A (ware)house, on the other hand, that’s too big, costs tons of money. Before all the available space is being used, it’s just money down the drain.

Cloud infrastructure that’s over-engineered is also a costly affair. Especially if the press release never comes, and there aren’t any customers to serve.

The lower the switching cost, the more interesting it becomes not to plan ahead.

With a high switching cost, the current price to pay should be kept as low as possible.

fake it till you break it

Insincere behavior can’t be hidden. Sooner or later, it will surface. Some people suffering from imposter syndrome aren’t suffering from imposter syndrome. They’re imposters. Not an attempt at delegitimizing imposter syndrome because it’s a real and debilitating limitation for some people.

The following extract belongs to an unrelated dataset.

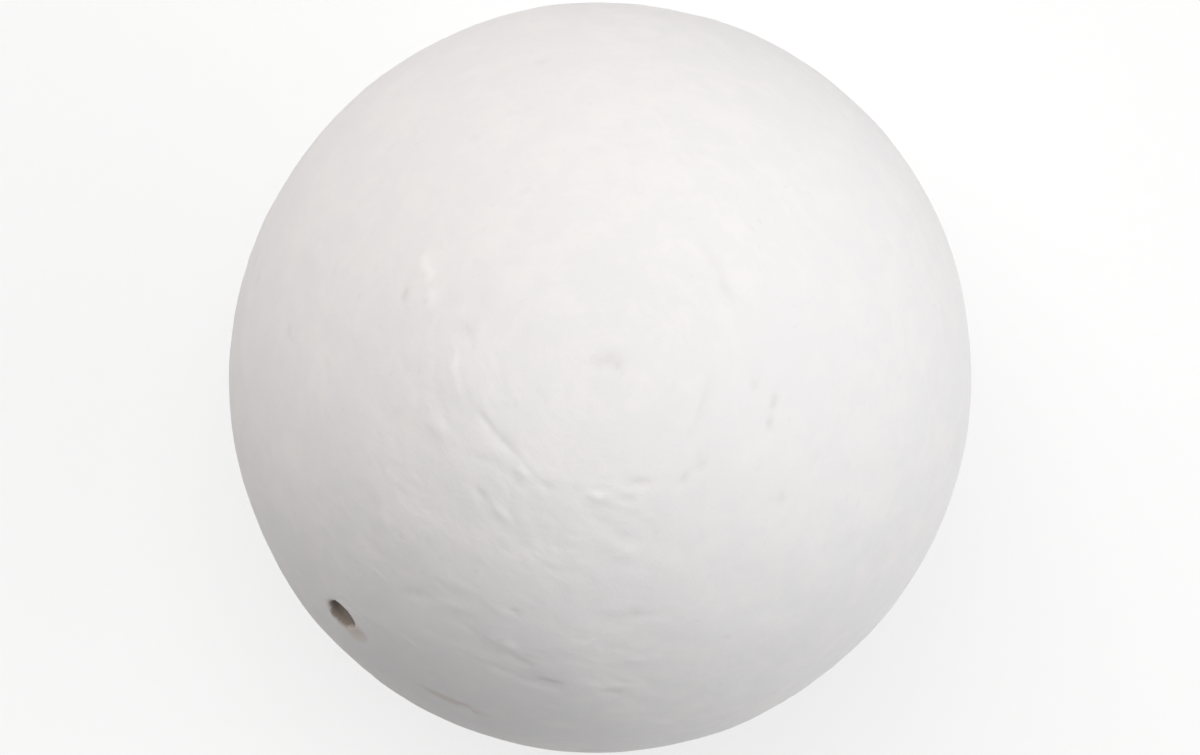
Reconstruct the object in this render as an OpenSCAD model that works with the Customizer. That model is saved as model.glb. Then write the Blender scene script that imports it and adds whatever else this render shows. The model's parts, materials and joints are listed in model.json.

Fake it till you make it sounds cool. Perhaps one of the reasons it’s an overly popular cliché. Again, ingenuine behavior bubbles are easy to burst. That’s why pretending to be someone who already made it is terrible advice.

Faking (power) poses and non-verbal communication is something else. Social psychologist Amy Cuddy, PhD explains in her “Your body language may shape who you are” TED talk; there are ways for us to trick our minds into boosting our confidence. This idea is often summarized as fake it till you make it, but the risk of misinterpretation is substantial.

I prefer people around me behaving sincerely. However, at the very beginning of launching a new product or service, there is some room for faking.

Aiming for a billion users certainly shows ambition but won’t happen overnight. That’s why there is absolutely no use in replicating Facebook’s infrastructure to serve one billion customers. Still, the image of your company should exude that very same ambition even though it can only, temporarily, serve ten customers.

Fake it till you break it.

There is no need to over-engineer the infrastructure and (production) processes from the start. Keep your company as lean as possible up until the point it is about to break. However, a clear vision and some preparations should be in place to jump to the next level at the very moment it’s required.